En conclusion, pour Alternative Libertaire, c'est une petite victoire puisque seul le CPE a été retiré et le reste de la LEC est maintenue. Même si le CNE est remis en cause par plusieurs jugements, la précarité se poursuit avec, par exemple, la préparation d'un nouveau contrat précaire, appelé CDD senior ou contrat vieux, réservé au plus de 57 ans et qui aurait une durée de 3 ans. Mais c'est quand même une victoire qui fait du bien après les défaites des années précédentes. C'est la première lutte de masse victorieuse depuis 1995. D'autre part, cette lutte a été un grand moment de politisation pour toute une génération. Des dizaines de milliers de jeunes ont fait l'expérience de l'autogestion et de l'action directe. Ils et elles ont également pris contact avec le monde du travail.

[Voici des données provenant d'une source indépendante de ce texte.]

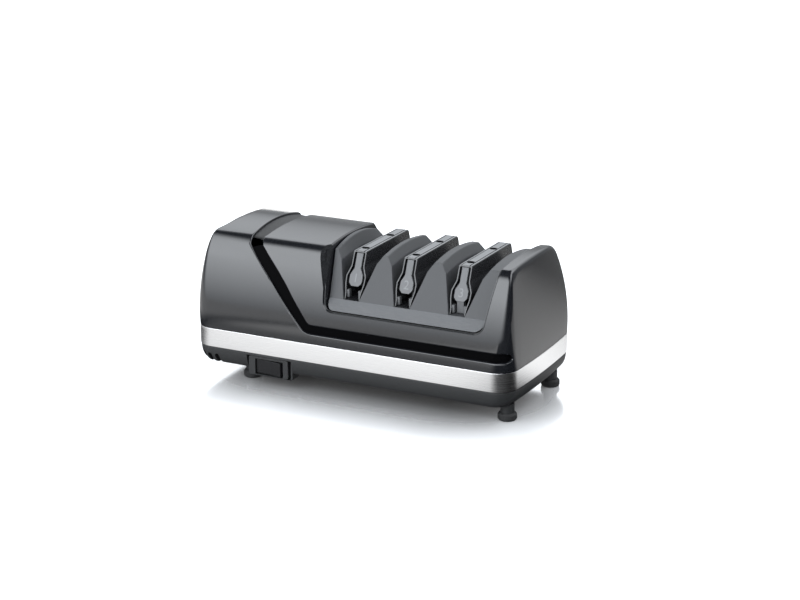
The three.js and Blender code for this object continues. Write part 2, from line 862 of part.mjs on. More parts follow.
// Feet: a rubber shoe on a stem whose spigot sits in the base's floor
const cornerNames = ["front_left", "rear_left", "front_right", "rear_right"];

function feet() {
  const bore = stemRadius + gap;
  const profile = [
    [0, 0],
    [footRadius - footLipRadius, 0],
    [footRadius, footLipRadius],
    [footRadius, footHeight - footLipRadius],
    [footRadius - footLipRadius, footHeight],
    [bore, footHeight],
    [bore, footSole],
    [0, footSole],
  ];
  footPlaces().forEach(([x, y], index) => {
    addPart(`foot_${cornerNames[index]}`, turned("z", profile, [x, y, 0]), "rubber");
    const stem = cylinder("z", stemRadius, footSole + gap, baseZ - gap, [x, y, 0]);
    const reach = [baseZ - 2 * gap, baseFloorZ + spigotReach];
    const spigot = cylinder("z", spigotRadius, ...reach, [x, y, 0], plainSegments);
    addPart(`foot_stem_${cornerNames[index]}`, stem.add(spigot), "base");
  });
}

function housingScrews() {
  const headTop = baseZ + screwRecess - gap;
  const end = headTop + screwLength;
  screwPlaces().forEach(([x, y], index) => {
    const head = cylinder("z", screwHeadRadius, headTop - screwHeadHeight, headTop, [x, y, 0]);
    const shank = cylinder("z", screwRadius, headTop - gap, end, [x, y, 0], plainSegments);
    addPart(`screw_${cornerNames[index]}`, head.add(shank), "iron");
  });
}

// Guide block: a moulded bridge with two ridges between three slots, its ends leaning back
function crownLift(y, height) {
  return height * Math.max(0, 1 - (y / ridgeTopHalfDepth) ** 2);
}

// Half of a ridge or shoulder beside a stage, as [distance from the stage, height]
function flankPoints(inset, lift) {
  const slant = inset / Math.cos(THREE.MathUtils.degToRad(flankAngle));
  return [
    [slotHalfWidth + slant, slotFloorZ - inset],
    [slotHalfWidth + flankRun + slant, slotFloorZ + flankHeight + lift],
    [slotHalfWidth + flankRun + chamferWidth + slant, ridgeTopZ + lift],
  ];
}

function blockSection(y) {
  const lift = crownLift(y, ridgeCrown);
  const flank = flankPoints(0, lift);
  const low = windowFloorZ - skirtDrop;
  const left = windowLeftTopX - wall;
  const right = windowRightTopX + wall;
  const points = [[right, low], [right, ridgeTopZ + lift]];
  [...stageXs].reverse().forEach((x) => {
    [...flank].reverse().forEach(([out, z]) => points.push([x + out, z]));
    flank.forEach(([out, z]) => points.push([x - out, z]));
  });
  points.push([left, ridgeTopZ + lift], [left, low]);
  return points.map(([x, z]) => new THREE.Vector3(x, y, z));
}

function sweptAlongY(section, half) {
  const rings = [];
  for (let step = 0; step <= 2 * roundSteps; step += 1) {
    rings.push(section(half * (step / roundSteps - 1)).reverse());
  }
  return lofted(rings);
}

// Slopes of the block's leaning ends, as half depth at a height
function blockEnd(z) {
  const share = (z - slotFloorZ) / (ridgeTopZ - slotFloorZ);
  return lipTopHalfDepth - (lipTopHalfDepth - ridgeTopHalfDepth) * share;
}

function mirrored(corners) {
  const back = corners.map(([y, z, radius]) => [-y, z, radius]);
  return outline([...corners, ...back.reverse()]);
}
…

Tout cela est très positif pour le futur et les luttes à venir.

Hervé Puzenat 
Alternative Libertaire Marseille


Texte de la contribution de Hervé Puzenat au débat sur "Précarité, bas salaires, travail migrateur : la sphère de droits dans les temps du libérisme capitaliste" pendant les Journées Libertaires à San Polo d'Enza, Italie, le 17 de juin 2006.